Selain itu, penerapan teori kelembagaan memerlukan Bulog untuk membangun struktur manajemen yang responsif dan terintegrasi. Hal tersebut perlu didukung teknologi dan data yang akurat guna memprediksi kebutuhan dan mengelola stok pangan secara tepat.
“Seperti yang kita tau Bulog awalnya adalah Lembaga Negara Non Kementerian, kemudian pasca reformasi dijadikan BUMN, sehingga hal ini harus dikembalikan untuk menjadi Badan Stabilitas Pangan, dan itu adalah Bulog,” kata Radian.
Jakarta: Upaya pemerintahan Prabowo-Gibran mewujudkan Asta Cita terkait ketahanan pangan mesti didukung. Seluruh komponen ketahanan pangan perlu berkontribusi, sehingga Indonesia dapat menghadapi kondisi sulit di bidang pangan.
“Untuk mencapai hal tersebut, diperlukan adanya harmonisasi antara peraturan di tingkat pusat dan daerah, serta penyusunan kebijakan yang lebih berfokus pada kebutuhan dan kearifan lokal, sehingga ketahanan pangan menjadi terwujud,” kata Pakar Hukum Tata Negara STIH IBLAM Radian Syam, Rabu, 13 November 2024.
Menurut dia, harmonisasi aturan itu merupakan dasar awal. Selanjutnya, perlu koordinasi efektif efisien guna memastikan ketahanan pangan. Hal tersebut dibutuhkan untuk membantu Indonesia menghadapi fluktuasi harga pangan global hingga perubahan iklim.
Radian menekankan perlunya tata kelola pangan yang lebih terstruktur dan komprehensif. Hal itu dapat dicapai dengan penataan lembaga yang mengutamakan efektivitas dan koordinasi terpusat.
“Penataan kelembagaan ini penting, bukan hanya untuk memastikan ketersediaan pangan tetapi juga untuk menjamin akses masyarakat terhadap bahan pangan yang aman dan terjangkau,” jelas Radian.

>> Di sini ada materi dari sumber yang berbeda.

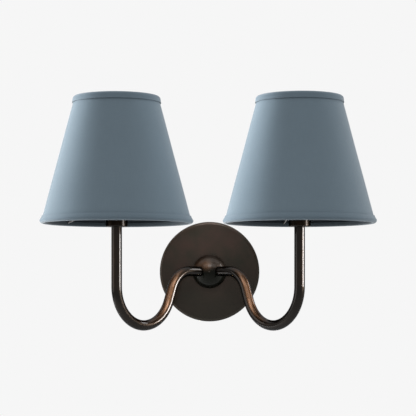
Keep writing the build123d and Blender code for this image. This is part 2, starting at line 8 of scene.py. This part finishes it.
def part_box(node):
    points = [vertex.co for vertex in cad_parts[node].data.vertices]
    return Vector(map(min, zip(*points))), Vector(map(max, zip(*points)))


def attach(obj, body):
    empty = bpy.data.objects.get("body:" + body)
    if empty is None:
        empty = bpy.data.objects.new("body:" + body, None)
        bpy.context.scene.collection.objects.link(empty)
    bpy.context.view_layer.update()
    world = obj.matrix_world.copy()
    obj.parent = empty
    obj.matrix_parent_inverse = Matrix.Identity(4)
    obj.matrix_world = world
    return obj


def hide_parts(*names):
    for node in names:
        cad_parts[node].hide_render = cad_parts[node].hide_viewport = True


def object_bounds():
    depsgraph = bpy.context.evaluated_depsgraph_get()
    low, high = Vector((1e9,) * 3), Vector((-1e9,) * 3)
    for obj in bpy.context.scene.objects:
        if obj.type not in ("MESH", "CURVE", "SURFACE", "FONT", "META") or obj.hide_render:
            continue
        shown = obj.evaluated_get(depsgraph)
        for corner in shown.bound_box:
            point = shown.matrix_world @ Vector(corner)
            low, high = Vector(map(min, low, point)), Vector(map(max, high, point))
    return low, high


# Double arm wall sconce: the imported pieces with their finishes, and the shades' cloth and hems as
# modelled meshes. Metres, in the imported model's frame.

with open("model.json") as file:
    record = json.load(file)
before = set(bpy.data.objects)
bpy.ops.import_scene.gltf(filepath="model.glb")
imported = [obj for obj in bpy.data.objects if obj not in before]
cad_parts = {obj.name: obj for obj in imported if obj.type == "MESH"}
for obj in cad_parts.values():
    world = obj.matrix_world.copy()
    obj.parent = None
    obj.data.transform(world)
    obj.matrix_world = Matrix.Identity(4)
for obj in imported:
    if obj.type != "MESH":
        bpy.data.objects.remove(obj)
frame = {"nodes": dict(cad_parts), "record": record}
cad_low, cad_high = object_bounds()

SIDES = ("left", "right")
MM = 0.001

# ---- The photograph's camera ---------------------------------------------------------------------

PHOTO_SIZE = 416            # pixels, both ways
FOCAL_LENGTH = 1547.0       # pixels
HORIZON_ROW = 299.5         # pixels from the top
SENSOR = 36.0               # millimetres
CAMERA_PLACE = (0.0276, -1.992, -0.0355)
CAMERA_TURN = 0.015         # radians towards the left arm


def make_camera():
    data = bpy.data.cameras.new("photo_camera")
    data.sensor_width = SENSOR
    data.lens = SENSOR * FOCAL_LENGTH / PHOTO_SIZE
    data.shift_y = (HORIZON_ROW - PHOTO_SIZE / 2) / PHOTO_SIZE
    camera = bpy.data.objects.new("photo_camera", data)
    camera.location = CAMERA_PLACE
    camera.rotation_euler = (pi / 2, 0, CAMERA_TURN)
    bpy.context.scene.collection.objects.link(camera)
    bpy.context.scene.camera = camera


# ---- Stage and light -----------------------------------------------------------------------------

BACKGROUND = (0.922, 0.922, 0.922, 1)
AMBIENT_ABOVE = 1.0         # strength of the light from the upper half of the room
AMBIENT_BELOW = 0.35
AMBIENT_BLEND = 0.4         # height on the unit sphere, up and down, over which they blend
FLOOR_DROP = 0.45           # below the object's lowest point
FLOOR_RADIUS = 2.2
FLOOR_STEPS = 96
FLOOR_COLOUR = 0.86         # as seen, and in reflections
FLOOR_BOUNCE = 0.35         # as it lights the object
FLOOR_ROUGHNESS = 0.9
LAMP_DISTANCE = 1.5         # from the object's middle
INSIDE_THE_SHADES = ("shade_liner", "shade_spokes", "shade_fitter")


def background_rays(tree):
    """1 for the rays that show the background: straight, in a reflection and through glass."""
    path = tree.nodes.new("ShaderNodeLightPath")
    shown = path.outputs["Is Camera Ray"]
    for kind in ("Is Glossy Ray", "Is Transmission Ray"):
        either = tree.nodes.new("ShaderNodeMath")
        either.operation = "MAXIMUM"
        tree.links.new(shown, either.inputs[0])
        tree.links.new(path.outputs[kind], either.inputs[1])
        shown = either.outputs[0]
    return shown


def make_world():
    world = bpy.data.worlds.new("studio")
    bpy.context.scene.world = world
    world.use_nodes = True
    tree = world.node_tree
    tree.nodes.clear()
    place = tree.nodes.new("ShaderNodeTexCoord")
    split = tree.nodes.new("ShaderNodeSeparateXYZ")
    tree.links.new(place.outputs["Generated"], split.inputs[0])
    lift = tree.nodes.new("ShaderNodeMapRange")
    lift.inputs["From Min"].default_value = -AMBIENT_BLEND
    lift.inputs["From Max"].default_value = AMBIENT_BLEND
    lift.inputs["To Min"].default_value = AMBIENT_BELOW
    lift.inputs["To Max"].default_value = AMBIENT_ABOVE
    tree.links.new(split.outputs["Z"], lift.inputs["Value"])
    ambient = tree.nodes.new("ShaderNodeBackground")
    ambient.inputs["Color"].default_value = BACKGROUND
    tree.links.new(lift.outputs["Result"], ambient.inputs["Strength"])
    shown = tree.nodes.new("ShaderNodeBackground")
    shown.inputs["Color"].default_value = BACKGROUND
    mix = tree.nodes.new("ShaderNodeMixShader")
    tree.links.new(background_rays(tree), mix.inputs["Fac"])
    tree.links.new(ambient.outputs[0], mix.inputs[1])
    tree.links.new(shown.outputs[0], mix.inputs[2])
    output = tree.nodes.new("ShaderNodeOutputWorld")
    tree.links.new(mix.outputs[0], output.inputs["Surface"])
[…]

Radian menilai dalam konteks hukum tata negara, peran negara sangat penting untuk mengatur dan mengawasi kebijakan pangan nasional. Hal ini perlu diwujudkan melalui lembaga-lembaga yang memiliki kewenangan jelas, sistem pengawasan yang ketat, serta peraturan yang mendorong efisiensi dan transparansi.
Radian pun menyebutkan bahwa reformasi kelembagaan harus mencakup perbaikan pada tata kelola (governance). Kemudian, peningkatan transparansi, untuk memastikan distribusi dan stabilisasi harga pangan berjalan efektif.
Pendekatan ini, kata dia, membutuhkan institusi seperti Bulog perlu beradaptasi dengan perubahan lingkungan eksternal, seperti dinamika pasar dan kebutuhan masyarakat. Namun, tetap mempertahankan akuntabilitas dan efisiensi.
Selain itu, penerapan teori kelembagaan memerlukan Bulog untuk membangun struktur manajemen yang responsif dan terintegrasi. Hal tersebut perlu didukung teknologi dan data yang akurat guna memprediksi kebutuhan dan mengelola stok pangan secara tepat.
“Seperti yang kita tau Bulog awalnya adalah Lembaga Negara Non Kementerian, kemudian pasca reformasi dijadikan BUMN, sehingga hal ini harus dikembalikan untuk menjadi Badan Stabilitas Pangan, dan itu adalah Bulog,” kata Radian.